The cooks will get a much deserved week off next week because school is not in session, but what happens the week after that is still a mystery.

The district hasn’t announced if it will remain fully online or whether some or all of the buildings will return to a hybrid model of half in-person and half online instruction, the way the district started the year.

Hawkins said administrators hope to make an announcement early next week.

In the meantime, the district’s cooks are hard at working preparing food for the week of Nov. 30. Hawkins said the need to place the meals in sealed packages, 10 meals to a bag, has made it tricky to offer the full panoply of dishes the chefs would like. For instance, Hawkins said packaging soup would be a nightmare because the weight of the bowls would crush the items on the bottom.

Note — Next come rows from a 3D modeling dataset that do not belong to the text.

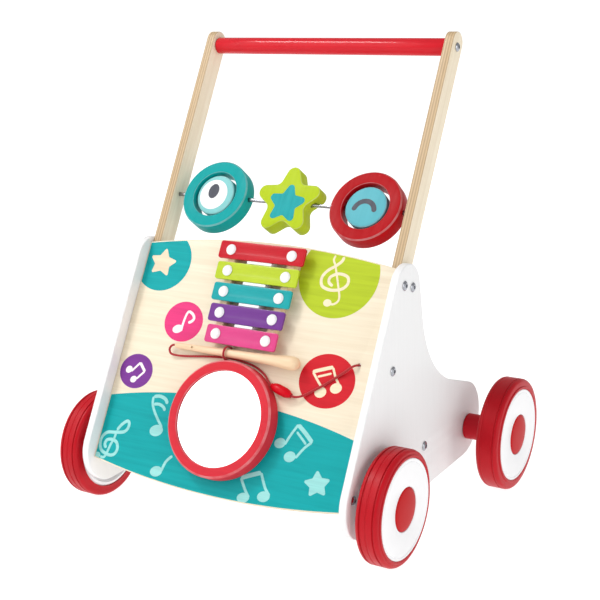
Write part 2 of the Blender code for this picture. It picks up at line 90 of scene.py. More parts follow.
def across(x, from_axle, height, side=1):
    """Matrix beside the walker, with its Z outwards on that side."""
    return shift(x * side, FRONT_AXLE_Y + from_axle, height) @ Matrix.Rotation(side * pi / 2, 4, "Y")


def across_at(v, w, x=0.0, side=1):
    """The same for a point given on the panel's axes."""
    behind, height = PANEL_FOOT
    return across(x, behind + v * sin(LEAN) - w * cos(LEAN), height + v * cos(LEAN) + w * sin(LEAN), side)


# ---- Camera ----

CAMERA_AT = (665.1, -944.3, 551.3)     # x, distance behind the front axle, height over the panel's foot
CAMERA_YAW, CAMERA_PITCH, CAMERA_ROLL = radians(32.47), radians(16.26), radians(-2.04)


def make_camera():
    x, from_axle, height = CAMERA_AT
    place = shift(x, FRONT_AXLE_Y + from_axle, height + PANEL_FOOT[1])
    turn = Matrix.Rotation(CAMERA_YAW, 4, "Z") @ Matrix.Rotation(pi / 2 - CAMERA_PITCH, 4, "X")
    data = bpy.data.cameras.new("camera")
    data.lens = 73.34
    data.sensor_width = 36.0
    data.shift_x = 0.025
    data.shift_y = 0.030
    data.clip_end = 80.0
    camera = add_object("camera", data, place @ turn @ Matrix.Rotation(CAMERA_ROLL, 4, "Z"))
    bpy.context.scene.camera = camera


# ---- Materials ----

def srgb(*levels):
    """Colour for a shader from display levels of red, green and blue, out of 255."""
    shares = [level / 255 for level in levels]
    return tuple(s / 12.92 if s <= 0.04045 else ((s + 0.055) / 1.055) ** 2.4 for s in shares) + (1.0,)


def grey(level):
    return (level, level, level, 1.0)


# Paler colour, used for the painted highlights on chamfers.
def pale(colour):
    return tuple(c + (1.0 - c) * 0.55 for c in colour[:3]) + (1.0,)


class Nodes:
    """A material's node tree, with short ways to add to it.

    lean is for a piece whose mesh lies in the world's axes: its grain then follows the panel's.
    """

    def __init__(self, name, roughness, metallic=0.0, specular=0.5, lean=0.0):
        self.material = bpy.data.materials.new(name)
        self.material.use_nodes = True
        self.tree = self.material.node_tree
        self.shader = self.tree.nodes["Principled BSDF"]
        self.set("Roughness", roughness)
        self.set("Metallic", metallic)
        self.set("Specular IOR Level", specular)
        found = self.add("TexCoord").outputs
        self.place, self.facing = (self.mapped(found[name], Rotation=(-lean, 0.0, 0.0))
                                   for name in ("Object", "Normal"))

    def feed(self, socket, value):
        """Link what another node gives, or set a value that is the same all over."""
        if isinstance(value, bpy.types.NodeSocket):
            self.tree.links.new(value, socket)
        else:
            socket.default_value = value

    def set(self, name, value):
        self.feed(self.shader.inputs[name], value)

    def add(self, kind, **values):
        """New node. An underscore in the name of an input stands for a space."""
        made = self.tree.nodes.new("ShaderNode" + kind)
        for name, value in values.items():
            self.feed(made.inputs[name.replace("_", " ")], value)
        return made

    def mapped(self, vector, **values):
        return self.add("Mapping", Vector=vector, **values).outputs["Vector"]

    def along(self, vector, axis):
        return self.add("SeparateXYZ", Vector=vector).outputs[axis]

    def noise(self, scale, detail, roughness=0.55, distortion=0.0):
        """Noise with so many cells to the metre: one number, or one for each of the piece's axes."""
        scale = scale if isinstance(scale, tuple) else (scale,) * 3
        made = self.add("TexNoise", Vector=self.mapped(self.place, Scale=scale),
                        Scale=1.0, Detail=detail, Roughness=roughness, Distortion=distortion)
        return made.outputs["Fac"]

    def spread(self, value, low, high, to_low, to_high):
        """Take low to high of the value to to_low to to_high."""
        made = self.add("MapRange", Value=value, From_Min=low, From_Max=high, To_Min=to_low, To_Max=to_high)
        return made.outputs["Result"]

    def maths(self, operation, *values):
        made = self.add("Math")
        made.operation = operation
        for socket, value in zip(made.inputs, values):
            self.feed(socket, value)
        return made.outputs["Value"]

    def mix(self, share, first, second):
        made = self.add("Mix")
        made.data_type = "RGBA"
        for name, value in (("Factor", share), ("A", first), ("B", second)):
            self.feed(next(s for s in made.inputs if s.name == name and s.enabled), value)
        return next(s for s in made.outputs if s.enabled)

    def tint(self, value, low, high, most, first, second):
        """The first colour, turning to a share of the second as the value goes from low to high."""
        return self.mix(self.spread(value, low, high, 0.0, most), first, second)

    def painted_edge_highlights(self, tone, colour, share):
        """Painted highlight: paler colour on the slopes between a face and a side, broken into patches by
        noise.
        """
        slope = self.maths("ABSOLUTE", self.along(self.facing, "Z"))
        wear_and_highlight_patches = self.spread(self.noise(70, 3.0), 0.35, 0.6, 0.35, 1.0)
        off_side = self.spread(slope, 0.3, 0.5, 0.0, share)
        edge = self.maths("MULTIPLY", off_side, self.spread(slope, 0.85, 0.97, 1.0, 0.0))
        return self.mix(self.maths("MULTIPLY", edge, wear_and_highlight_patches), tone, pale(colour))

    def colour(self, value):
        self.set("Base Color", value)

    def glow(self, strength):
        self.set("Emission Color", grey(1.0))
        self.set("Emission Strength", strength)

    def roughness(self, *spread):
        self.set("Roughness", self.spread(*spread))

    def bump(self, height, distance, strength):
        made = self.add("Bump", Height=height, Distance=distance * MM, Strength=strength)
        self.set("Normal", made.outputs["Normal"])


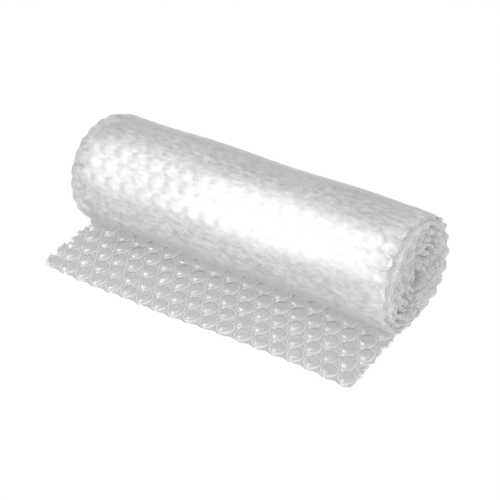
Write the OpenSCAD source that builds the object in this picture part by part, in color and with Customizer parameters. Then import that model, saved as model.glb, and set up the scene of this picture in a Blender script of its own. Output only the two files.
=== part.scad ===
// A small roll of clear air bubble film, as it lies on a table with its free end pulled out flat.
// The whole object is one sheet: a flat backing film with round air cells sealed to one side. It is
// wound with the backing film outwards. The free end leaves the underside of the roll, and there
// the cells face up. The stiff cells make the wound sheet bend between their rows, so each turn is
// a many-sided ring with a flat for each row. The sheet was slit from a wider one, and its long
// edges cut through cells. The real films measure less than 0.1 mm and are drawn thicker.
// The roll lies along X, the free end points to -Y, and Z is up. The origin is on the table, at the
// middle of the footprint.

/* [Sheet] */
// Width of the sheet, along the roll
sheet_w = 300; // [150:5:450]
// Thickness of the backing film
film_t = 0.8; // [0.6:0.1:1.2]
// Length of the free end, from below the roll's axis to its cut edge
tail_l = 91.6; // [70:0.1:160]

/* [Air cells] */
// Diameter of a cell at its base
cell_d = 14.6; // [10:0.1:15]
// Width of the sealed film between neighbouring cells, at its narrowest
cell_gap = 1.2; // [0.5:0.1:7]
// Height of a cell above the backing film
cell_h = 4.8; // [3.5:0.1:6]
// Distance from the cut edge of the free end to the centres of the first row
first_row = 7.8; // [7.5:0.1:20]
// Distance from the left edge of the sheet to the first cell's centre in that row
first_cell = 5; // [0:0.1:15]

/* [Roll] */
// Radius of the outer turn where it leaves the table
roll_r = 51; // [40:0.5:60]
// Radius of the space at the centre of the roll
hole_r = 9; // [8:0.5:25]
// Share by which the underside is pressed flat by the weight of the roll
sag = 0.2; // [0:0.01:0.25]
// Depth by which the lowest stretch is pressed level
foot_depth = 0.4; // [0.2:0.1:0.6]
// Height by which the backing film stands out over each cell of the outer turn
bulge_h = 0.4; // [0.2:0.1:0.8]
// Distance from the edge of a cell in to the edge of its bulge
bulge_in = 1.1; // [0.8:0.1:3]

/* [Hidden] */

// One turn and its cells take this much of the radius
sheet_t = film_t + cell_h;
// Distance between the centres of neighbouring cells, and of the rows in the close-packed pattern
cell_pitch = cell_d + cell_gap;
row_pitch = cell_pitch * sin(60);
cell_r = cell_d / 2;
bulge_d = cell_d - 2 * bulge_in;
// Depth to which a cell is sunk into a film that it meets
weld = film_t / 2;
// A cell that a slit has cut is kept while its centre lies within this share of its radius outside
cut_share = 0.7;
// A block that stands for a cell between two turns has this share of the cell's width
block_share = 0.85;
// Width by which such a block narrows at each shoulder
shoulder = 1.6;
full_turn = 360;
axis_z = roll_r * (1 - sag) - foot_depth;
end_angle = full_turn * (roll_r - hole_r) / sheet_t;

// Radius of the film's outer face at an angle counted from the table, up the back and on
function turn_r(a) = roll_r - sheet_t * a / full_turn;
// Angle reached by a length of sheet wound on from the table, and the length up to an angle
angle_to_centre = full_turn * roll_r / sheet_t;
function angle_at(s) = angle_to_centre * (1 - sqrt(1 - 2 * s * 180 / PI / roll_r / angle_to_centre));
function length_at(a) = (roll_r - sheet_t * a / full_turn / 2) * a * PI / 180;
// Share of the height below the axis that the sag leaves
function pressed(a) = 1 - sag * pow(max(cos(a), 0), 2);
// Point of the section at an angle and a depth below the outer face, levelled on the table
function wound(a, depth) =
    let (r = turn_r(a) - depth)
    [r * sin(a), max(axis_z - r * cos(a) * pressed(a), min(depth, film_t))];

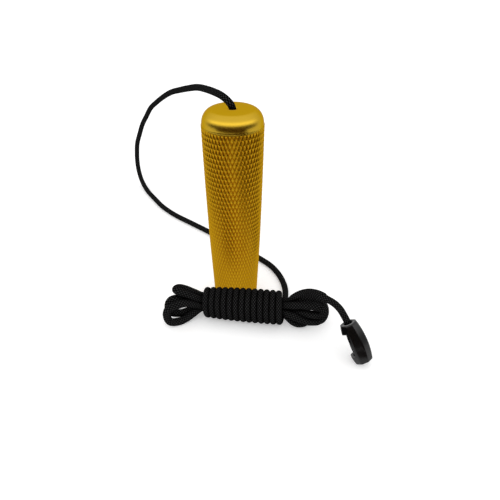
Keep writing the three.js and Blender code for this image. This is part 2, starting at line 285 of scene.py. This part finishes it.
def node(tree, kind, settings=None, **inputs):
    """Adds a node and fills its inputs, each by name or, as _0, by number."""
    added = tree.nodes.new(kind)
    for name, value in (settings or {}).items():
        setattr(added, name, value)
    for name, value in inputs.items():
        by_number = name[1:].isdigit()
        socket = added.inputs[int(name[1:]) if by_number else name.replace("_", " ")]
        if isinstance(value, bpy.types.NodeSocket):
            tree.links.new(value, socket)
        else:
            socket.default_value = value
    return added


def maths(tree, operation, *values):
    """A Math node's output, for shader and geometry trees alike."""
    return node(tree, "ShaderNodeMath", {"operation": operation},
                **{f"_{k}": value for k, value in enumerate(values)}).outputs[0]


def kept(tree, geometry, name, value, domain="POINT", kind="FLOAT", **more):
    """Keeps a value on a mesh or curve under a name."""
    return node(tree, "GeometryNodeStoreNamedAttribute", {"data_type": kind, "domain": domain},
                Geometry=geometry, Name=name, Value=value, **more).outputs[0]


def recalled(tree, name):
    """A value that was kept under a name."""
    return node(tree, "GeometryNodeInputNamedAttribute", {"data_type": "FLOAT"},
                Name=name).outputs[0]


def end_tree(tree, geometry, material, result):
    """Ends a geometry tree in plain faces of one material."""
    faces = node(tree, "GeometryNodeRealizeInstances", Geometry=geometry).outputs[0]
    faces = node(tree, "GeometryNodeSetMaterial", Geometry=faces, Material=material).outputs[0]
    tree.links.new(faces, result)


braid_strands = 8
braid_threads = 3
braid_pitch = 0.00114
braid_height = 0.00006


def braid_relief(tree, around, along, strands, pitch):
    """Height of a plain braid, 0 to 1, from places round and along a cord."""
    turn = maths(tree, "MULTIPLY", around, strands)
    run = maths(tree, "DIVIDE", along, pitch)
    first, second = maths(tree, "ADD", turn, run), maths(tree, "SUBTRACT", turn, run)
    cells = [maths(tree, "FLOOR", share) for share in (first, second)]
    over = maths(tree, "PINGPONG", maths(tree, "ADD", *cells), 1)
    under = maths(tree, "SUBTRACT", 1, over)
    ridges, bows = [], []
    for share, cell in zip((first, second), cells):
        inside = maths(tree, "SUBTRACT", share, cell)
        arch = maths(tree, "SINE", maths(tree, "MULTIPLY", inside, math.pi))
        ridges.append(maths(tree, "POWER", arch, 0.6))
        bows.append(maths(tree, "MULTIPLY_ADD", arch, 0.45, 0.55))
    tops = [maths(tree, "MULTIPLY", ridge, bow) for ridge, bow in zip(ridges, bows[::-1])]
    return maths(tree, "ADD", maths(tree, "MULTIPLY", tops[0], over),
                 maths(tree, "MULTIPLY", tops[1], under))


def cord_tree():
    """Sweeps a round braid along a chain of edges, with its strands as relief."""
    tree, given, result = new_tree("GeometryNodeTree", "braided_cord", [
        ("Geometry", "Geometry"), ("Width", "Float", cord_width), ("Relief", "Float", braid_height),
        ("Sides", "Int", 24), ("Step", "Float", 0.00038), ("Strands", "Float", braid_strands),
        ("Pitch", "Float", braid_pitch), ("Material", "Material")], [("Geometry", "Geometry")])
    path = node(tree, "GeometryNodeMeshToCurve", Mesh=given["Geometry"]).outputs[0]
    path = node(tree, "GeometryNodeResampleCurve", {"mode": "LENGTH"}, Curve=path,
                Length=given["Step"]).outputs[0]
    path = kept(tree, path, "along", node(tree, "GeometryNodeSplineParameter").outputs["Length"])
    radius = maths(tree, "SUBTRACT", maths(tree, "DIVIDE", given["Width"], 2), given["Relief"])
    ring = node(tree, "GeometryNodeCurvePrimitiveCircle", Resolution=given["Sides"],
                Radius=radius).outputs[0]
    ring = kept(tree, ring, "around", node(tree, "GeometryNodeSplineParameter").outputs["Factor"])
    tube = node(tree, "GeometryNodeCurveToMesh", Curve=path, Profile_Curve=ring,
                Fill_Caps=True).outputs[0]
    around, along = recalled(tree, "around"), recalled(tree, "along")
    height = braid_relief(tree, around, along, given["Strands"], given["Pitch"])
    out = maths(tree, "MULTIPLY_ADD", height, given["Relief"], recalled(tree, "swell"))
    lift = node(tree, "ShaderNodeVectorMath", {"operation": "SCALE"},
                _0=node(tree, "GeometryNodeInputNormal").outputs[0], Scale=out).outputs[0]
    tube = node(tree, "GeometryNodeSetPosition", Geometry=tube, Offset=lift).outputs[0]
    # Where it lies on the floor the limp cord is pressed flat.
    position = node(tree, "GeometryNodeInputPosition").outputs[0]
    spot = node(tree, "ShaderNodeSeparateXYZ", _0=position).outputs
    rested = node(tree, "ShaderNodeCombineXYZ", X=spot["X"], Y=spot["Y"],
                  Z=maths(tree, "MAXIMUM", spot["Z"], floor_gap)).outputs[0]
    tube = node(tree, "GeometryNodeSetPosition", Geometry=tube, Position=rested).outputs[0]
    # The last column of faces closes the ring, so there the start counts as a whole turn.
    mean = node(tree, "GeometryNodeFieldOnDomain", {"data_type": "FLOAT", "domain": "FACE"},
                _0=around).outputs[0]
    closing = maths(tree, "MULTIPLY", maths(tree, "LESS_THAN", around, 0.01),
                    maths(tree, "GREATER_THAN", mean, 0.3))
    place = node(tree, "ShaderNodeCombineXYZ", X=maths(tree, "ADD", around, closing),
                 Y=along).outputs[0]
    tube = kept(tree, tube, "UVMap", place, "CORNER", "FLOAT2")
    tube = node(tree, "GeometryNodeSetShadeSmooth", _0=tube, Shade_Smooth=True).outputs[0]
    end_tree(tree, tube, given["Material"], result[0])
    return tree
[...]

“We sit down as a staff and talk about what works. That’s what we did Tuesday morning,” Hawkins said. “We want to know how we can make this better for our kids.”

Whether virtual classes continue beyond Nov. 30 or not, the district will host meal pickup at the middle school. That’s what it did before the district went fully online.

From 5-6 p.m. on Mondays, students who had chosen to do fully virtual learning, or those who weren’t even enrolled in the school but qualified because they were between 2-18 years old and lived in the county, came to pick up a week’s worth of meals. Students who attended hybrid courses took home a few days’ worth of meals on either Tuesday or Friday, depending on which days of the week they were in class.

With more students needing to pick up meals, the district added an hour to the pickup window Monday so that it was from 4:30-6:30 p.m. Hawkins said the district plans to keep that schedule as long as classes remain fully online.

Hawkins reminds parents that there is now no charge to eat meals at the school, and in fact she encourages parents to take advantage of the meals because it helps the school’s finances. The district receives more money for each student it serves than it costs to supply thanks to reimbursement from the U.S. Department of Agriculture.

The district is not offering meal delivery to homes, or at least not yet. Hawkins said the district delivered meals to rural families who requested it during the last school year when the pandemic forced all classes online. She said that if the district remains fully online for long, it would consider delivering meals once again.